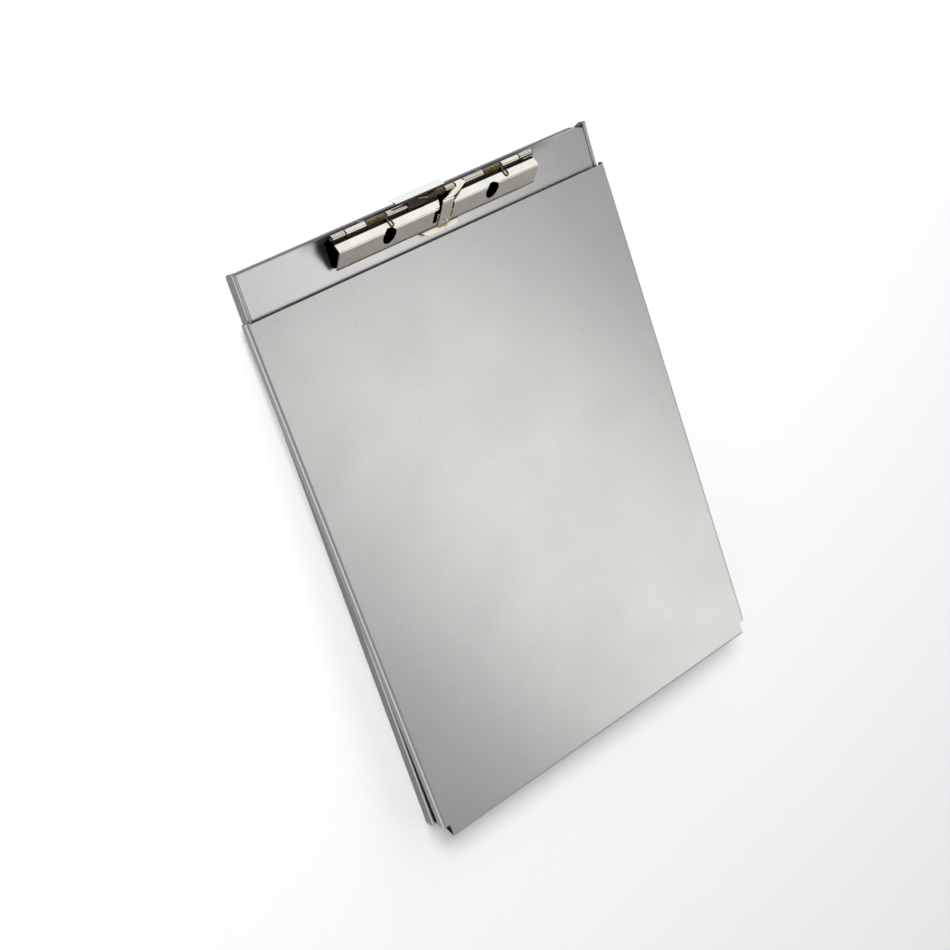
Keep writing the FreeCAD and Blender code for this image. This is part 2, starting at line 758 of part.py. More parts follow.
def thumb_lever():
    """Thumb lever: barrel, flared plate, pad bent down behind, and a finger under the jaw."""
    middle = clip_sheet / 2
    low, high = clip_ranges("lever")[0]
    ridge = (lever_ridge_y, lever_ridge_z - middle)
    pad_direction = turned((1, 0), -lever_pad_angle)
    pad_end = moved(ridge, pad_direction, lever_pad_length)
    touch = tangent_point(ridge, clip_axis, clip_middle, -1)
    sweep = barrel_sweep(clip_bore, clip_barrel_radius)
    left = clip_offset + lever_pad_left
    right = clip_offset + lever_pad_right
    lever = lengthwise([pad_end, ridge, touch], [clip_bend], clip_sheet, left, right)
    flare_y = touch[0] + lever_flare_start
    rear_y = pad_end[0] + overrun
    outline = [(low, clip_axis_y - clip_clear), (high, clip_axis_y - clip_clear), (high, flare_y),
               (right, lever_ridge_y - clip_sheet), (right, rear_y), (left, rear_y),
               (left, lever_ridge_y - clip_sheet), (low, flare_y)]
    plan = upright(outline, [0, 0, 0, lever_corner_round, 0, 0, lever_corner_round, 0], ledge_top,
                   jaw_ridge_z + overrun)
    near = moved(touch, heading(touch, ridge)[0], lever_flare_start / 2)
    curl = lengthwise([near, touch], [], clip_sheet, low, high, (clip_axis, sweep))
    lever = lever.common(plan).fuse(curl)
    centre = (low + high) / 2
    finger_z = clip_axis_z - clip_barrel_radius
    finger_rear_y = clip_axis_y - lever_finger_root
    finger = block(Vector(centre - lever_finger_width / 2, lever_finger_front_y, finger_z),
                   Vector(centre + lever_finger_width / 2, finger_rear_y, finger_z + clip_sheet))
    return lever.fuse(finger).removeSplitter()


def joint_arc(start, along, end):
    """An arc that leaves the start along a direction and ends at the given point."""
    chord = end - start
    reach = chord.Length
    line = chord * (1 / reach)
    lean = along - line * along.dot(line)
    if lean.Length < 1e-9:
        return Part.LineSegment(start, end)
    angle = math.atan2(lean.Length, along.dot(line))
    lean.normalize()
    top = (start + end) * (1 / 2) + lean * (reach / 2 * math.tan(angle / 2))
    return Part.Arc(start, top, end)


def two_arcs(start, start_along, end, end_along):
    """Two arcs that join two points and keep both directions."""
    gap = end - start
    both = start_along + end_along
    slack = 2 * (1 - start_along.dot(end_along))
    lead = gap.dot(both)
    reach = (math.sqrt(lead * lead + slack * gap.dot(gap)) - lead) / slack
    joint = (start + start_along * reach + end - end_along * reach) * (1 / 2)
    second = (end - end_along * reach) - (start + start_along * reach)
    second.normalize()
    return [joint_arc(start, start_along, joint), joint_arc(joint, second, end)]


def rounded_route(points, radii):
    """Straight runs through the points with tangent arcs at each turn."""
    pieces = []
    here = points[0]
    for index, radius in enumerate(radii):
        corner = points[index + 1]
        before = corner - points[index]
        after = points[index + 2] - corner
        before.normalize()
        after.normalize()
        turn = before.getAngle(after)
        reach = radius * math.tan(turn / 2)
        start = corner - before * reach
        end = corner + after * reach
        if here.distanceToPoint(start) > 1e-6:
            pieces.append(Part.LineSegment(here, start))
        pieces.append(joint_arc(start, before, end))
        here = end
    if here.distanceToPoint(points[-1]) > 1e-6:
        pieces.append(Part.LineSegment(here, points[-1]))
    return pieces


def coil_station(radius, first_x, pitch, start_angle, turns):
    """Place and direction on the coil's centre line after so many turns."""
    angle = math.radians(start_angle) + turns * 2 * math.pi
    place = Vector(first_x + pitch * turns, clip_axis_y + radius * math.cos(angle),
                   clip_axis_z + radius * math.sin(angle))
    along = Vector(pitch, -2 * math.pi * radius * math.sin(angle), 2 * math.pi * radius * math.cos(angle))
    along.normalize()
    return place, along


def coil_pieces(radius, first_x, pitch, start_angle, quarters):
    """The coil's centre line, two arcs to each quarter turn."""
    pieces = []
    for index in range(quarters):
        start, start_along = coil_station(radius, first_x, pitch, start_angle, index / 4)
        end, end_along = coil_station(radius, first_x, pitch, start_angle, (index + 1) / 4)
        pieces.extend(two_arcs(start, start_along, end, end_along))
    return pieces


def tube(pieces, name):
    """One round wire along the pieces, with its least gap to itself printed."""
    path = Part.Wire([piece.toShape() for piece in pieces])
    first = pieces[0]
    start = first.value(first.FirstParameter)
    along = first.tangent(first.FirstParameter)[0]
    ring = Part.Wire(Part.makeCircle(wire / 2, start, along))
    solid = path.makePipeShell([ring], True, False)
    print(name, "length", round(path.Length, 2), "volume", round(solid.Volume, 3),
          "least gap to itself", round(least_gap(path), 3))
    return solid


def least_gap(path):
    """The smallest clear space between two stretches of the wire, on points of its centre line."""
    spacing = wire / 3
    points = path.discretize(Distance=spacing)
    apart = int(wire * 3 / spacing)
    nearest = path.Length
    for index, point in enumerate(points):
        for other in points[index + apart:]:
            nearest = min(nearest, point.distanceToPoint(other))
    return nearest - wire


def coil_sizes(owner, quarters):
    """Radius, first place and pitch of the coil that fills one gap of the hinge line."""
    radius = clip_bore + coil_gap + wire / 2
    low, high = clip_ranges(owner)[0]
    first = low + wire / 2 + clip_side_gap
    last = high - wire / 2 - clip_side_gap
    return radius, first, (last - first) * 4 / quarters


def jaw_spring(owner, name):
    """Torsion spring: tail behind the base's wall, coil on the pin, loop pressing on the jaw."""
    quarters = spring_turns * 4 + 1
    radius, first_x, pitch = coil_sizes(owner, quarters)
    tail_start, tail_along = coil_station(radius, first_x, pitch, 0, 0)
    tail_length = (tail_start.z - spring_tail_z) / tail_along.z
    tail_end = tail_start - tail_along * tail_length
    coil_end, end_along = coil_station(radius, first_x, pitch, 0, quarters / 4)
    _, _, touch, top_down = jaw_middle()
    face_side = left_of(top_down)
    height = wire / 2 + spring_face_gap + clip_sheet / 2

    def on_top(back):
        return moved(moved(touch, top_down, -back), face_side, height)

    level = coil_end.z
    foot = on_top(0)
    back = (foot[1] - level) / top_down[1]
    meet_y = on_top(back)[0]
    meet = coil_end + end_along * ((meet_y - coil_end.y) / end_along.y)
    far = on_top(spring_loop_reach)
    near = on_top(spring_loop_back + (back - spring_loop_back) / 2)
    loop = [coil_end, meet, Vector(meet.x, far[0], far[1]),
            Vector(meet.x + spring_loop_width, far[0], far[1]),
            Vector(meet.x + spring_loop_width, near[0], near[1])]
    turn_radius = spring_loop_width / 2
    pieces = [Part.LineSegment(tail_end, tail_start)]
    pieces.extend(coil_pieces(radius, first_x, pitch, 0, quarters))
    pieces.extend(rounded_route(loop, [spring_bend, turn_radius, turn_radius]))
    return tube(pieces, name)


def lever_spring():
    """Middle spring: one end on the lever's plate, the other down to the base's floor."""
    start_angle = lever_spring_angle
    quarters = spring_turns * 4
    radius, first_x, pitch = coil_sizes("middle coil", quarters)
    start, along = coil_station(radius, first_x, pitch, start_angle, 0)
    plate_ridge = (lever_ridge_y, lever_ridge_z - clip_sheet / 2)
    touch = tangent_point(plate_ridge, clip_axis, clip_middle, -1)
    up_plate, _ = heading(touch, plate_ridge)
    side = left_of(up_plate)
    height = clip_sheet / 2 + wire / 2 + spring_face_gap
    rest = moved(moved(touch, up_plate, lever_spring_rest), side, height)
    low, high = clip_ranges("lever")[0]
    tip = Vector((low + high) / 2, rest[0], rest[1])
    leave = start - along * lever_spring_rise
    end, end_along = coil_station(radius, first_x, pitch, start_angle, quarters / 4)
    fall = (end.z - lever_spring_tail_z) / -end_along.z
    pieces = rounded_route([tip, leave, start], [spring_bend])
    pieces.extend(coil_pieces(radius, first_x, pitch, start_angle, quarters))
    pieces.append(Part.LineSegment(end, end + end_along * fall))
    return tube(pieces, "lever_spring")


def main():
    """Build every piece, stand the box over its origin and write one file for each."""
    shapes = {
        "tray_pan": tray_pan(),
        "head_ledge": head_ledge(),
        "clip_base": clip_base(),
        "clip_base_rivets": clip_base_rivets(),
        "clip_pin": clip_pin(),
        "jaw_spring_left": jaw_spring("left coil", "jaw_spring_left"),
        "lever_spring": lever_spring(),
        "jaw_spring_right": jaw_spring("right coil", "jaw_spring_right"),
        "upper_jaw": upper_jaw(),
        "jaw_strap": jaw_strap(),
        "strap_rivet": strap_rivet(),
        "paper_tongue": paper_tongue(),
        "thumb_lever": thumb_lever(),
        "tray_hinge_leaf": hinge_leaf(0, -1),
        "tray_hinge_rivets": hinge_rivet_row(tray_rivet_z(), foot_wall_y),
        "plate_hinge_leaf": hinge_leaf(1, 1),
        "plate_hinge_rivets": hinge_rivet_row(plate_rivet_z(), plate_outer_y),
        "hinge_pin": hinge_pin(),
        "writing_plate": writing_plate(),
    }
    whole = Part.makeCompound(list(shapes.values())).optimalBoundingBox(True, False)
    shift = Vector(-whole.Center.x, -whole.Center.y, -whole.ZMin)
    os.makedirs("parts", exist_ok=True)
    for name, shape in shapes.items():
        shape.translate(shift)
        shape.exportStep("parts/" + name + ".step")
        box = shape.BoundBox
        print(name, "solids", len(shape.Solids), "valid", shape.isValid(), "volume", round(shape.Volume, 1),
              "from", [round(v, 2) for v in (box.XMin, box.YMin, box.ZMin)],
              "to", [round(v, 2) for v in (box.XMax, box.YMax, box.ZMax)])
    print("origin is at", [round(-v, 3) for v in (shift.x, shift.y, shift.z)], "from the tray's foot")
    print("foot hinge axis at", round(hinge_axis_y + shift.y, 3), round(hinge_axis_z + shift.z, 3))
    print("clip axis at", round(clip_axis_y + shift.y, 3), round(clip_axis_z + shift.z, 3))


main()
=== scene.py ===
import math
import bpy
import bmesh
from mathutils import Matrix, Vector

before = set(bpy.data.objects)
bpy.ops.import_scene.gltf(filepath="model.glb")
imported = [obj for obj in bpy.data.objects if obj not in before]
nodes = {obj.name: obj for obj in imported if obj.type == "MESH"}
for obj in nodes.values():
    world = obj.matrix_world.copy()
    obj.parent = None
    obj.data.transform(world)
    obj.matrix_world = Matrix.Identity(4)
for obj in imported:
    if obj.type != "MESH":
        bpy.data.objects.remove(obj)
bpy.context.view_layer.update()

# ---- Where the photographer stood ------------------------------------------------------------
# The box lies flat and is seen from above, past its head and left corner. The camera is turned
# in the hand, so that the box stands on its foot corner in the picture. Place, turn and lens are
# those that put 23 points of the box where the photo has them.


def stand(place, right, up, back):
    """Where a thing stands, as one matrix: its place, its right side, its top and its back."""
    turn = Matrix((right, up, back)).transposed().to_4x4()
    return Matrix.Translation(place) @ turn


camera_data = bpy.data.cameras.new("camera")
camera_data.sensor_width = 36.0
camera_data.lens = 57.14
camera = bpy.data.objects.new("camera", camera_data)
bpy.context.scene.collection.objects.link(camera)
camera.matrix_world = stand(place=Vector((-0.40637, 0.285685, 0.66352)),
                            right=Vector((0.7663, -0.2893, 0.5736)),
                            up=Vector((0.4308, 0.8938, -0.1248)),
                            back=Vector((-0.4766, 0.3427, 0.8096)))
bpy.context.scene.camera = camera

# ---- Tray: back panel with side walls and foot wall ------------------------------------------
# Aluminium sheet 1 mm thick, folded on a press brake, hemmed along its side walls and left with
# the mill's fine grain. The grain runs the length of the box.


def tone(colour):
    """A written sRGB colour as the linear colour that a node takes."""
    parts = [int(colour[i:i + 2], 16) / 255 for i in (0, 2, 4)]
    linear = [p / 12.92 if p <= 0.04045 else ((p + 0.055) / 1.055) ** 2.4 for p in parts]
    return (*linear, 1.0)


def add(owner, kind, links=None, **settings):
    """Adds one node to a material or the world. Settings are its properties or inputs, links
    its inputs' sources. Where inputs share a name, the setting i1 is the one with index 1."""
    node = owner.node_tree.nodes.new(kind)
    for name, value in settings.items():
        if hasattr(node, name):
            setattr(node, name, value)
            continue
        socket = int(name[1:]) if name[1:].isdigit() else name.replace("_", " ")
        node.inputs[socket].default_value = value
    for name, source in (links or {}).items():
        owner.node_tree.links.new(source, node.inputs[name])
    return node


def new_material(name):
    """An empty material."""
    material = bpy.data.materials.new(name)
    material.use_nodes = True
    material.node_tree.nodes.clear()
    return material


def ramp(owner, source, *stops):
    """A colour ramp with the given (place, colour) stops. A colour is sRGB text or a level."""
    node = add(owner, "ShaderNodeValToRGB", {"Fac": source})
    band = node.color_ramp
    while len(band.elements) < len(stops):
        band.elements.new(0.5)
    for element, (place, colour) in zip(band.elements, stops):
        element.position = place
        element.color = tone(colour) if isinstance(colour, str) else (colour,) * 3 + (1.0,)
    return node.outputs["Color"]


def soft_step(material, value, start, end, **ends):
    """A mask that climbs from 0 to 1 in a soft curve, unless `ends` gives other levels."""
    return add(material, "ShaderNodeMapRange", {"Value": value}, From_Min=start, From_Max=end,
               interpolation_type="SMOOTHSTEP", **ends).outputs[0]


def lay_over(material, mask, below, above):
    """The colour `below` where the mask is 0 and `above` where it is 1, each text or a source."""
    node = add(material, "ShaderNodeMix", {"Factor": mask}, data_type="RGBA")
    first_colour, second_colour, result = 6, 7, 2
    for place, colour in ((first_colour, below), (second_colour, above)):
        if isinstance(colour, str):
            node.inputs[place].default_value = tone(colour)
        else:
            material.node_tree.links.new(colour, node.inputs[place])
    return node.outputs[result]


def finish_surface(material, colour, sheen, bump, **settings):
    """Ends a material with its shader: colour, roughness and relief, and in `settings` what is
    the same all over."""
    shader = add(material, "ShaderNodeBsdfPrincipled",
                 {"Base Color": colour, "Roughness": sheen, "Normal": bump.outputs["Normal"]},
                 **settings)
    add(material, "ShaderNodeOutputMaterial", {"Surface": shader.outputs["BSDF"]})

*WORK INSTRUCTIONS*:
Retype only what lies between the line bearing "round(hinge_axis_z + shift.z, 3))" and the line bearing "bpy.data.objects.remove(obj)", keeping both of those lines.

*PROBLEM SOLUTION*:
    print("foot hinge axis at", round(hinge_axis_y + shift.y, 3), round(hinge_axis_z + shift.z, 3))
    print("clip axis at", round(clip_axis_y + shift.y, 3), round(clip_axis_z + shift.z, 3))


main()
=== scene.py ===
import math
import bpy
import bmesh
from mathutils import Matrix, Vector

before = set(bpy.data.objects)
bpy.ops.import_scene.gltf(filepath="model.glb")
imported = [obj for obj in bpy.data.objects if obj not in before]
nodes = {obj.name: obj for obj in imported if obj.type == "MESH"}
for obj in nodes.values():
    world = obj.matrix_world.copy()
    obj.parent = None
    obj.data.transform(world)
    obj.matrix_world = Matrix.Identity(4)
for obj in imported:
    if obj.type != "MESH":
        bpy.data.objects.remove(obj)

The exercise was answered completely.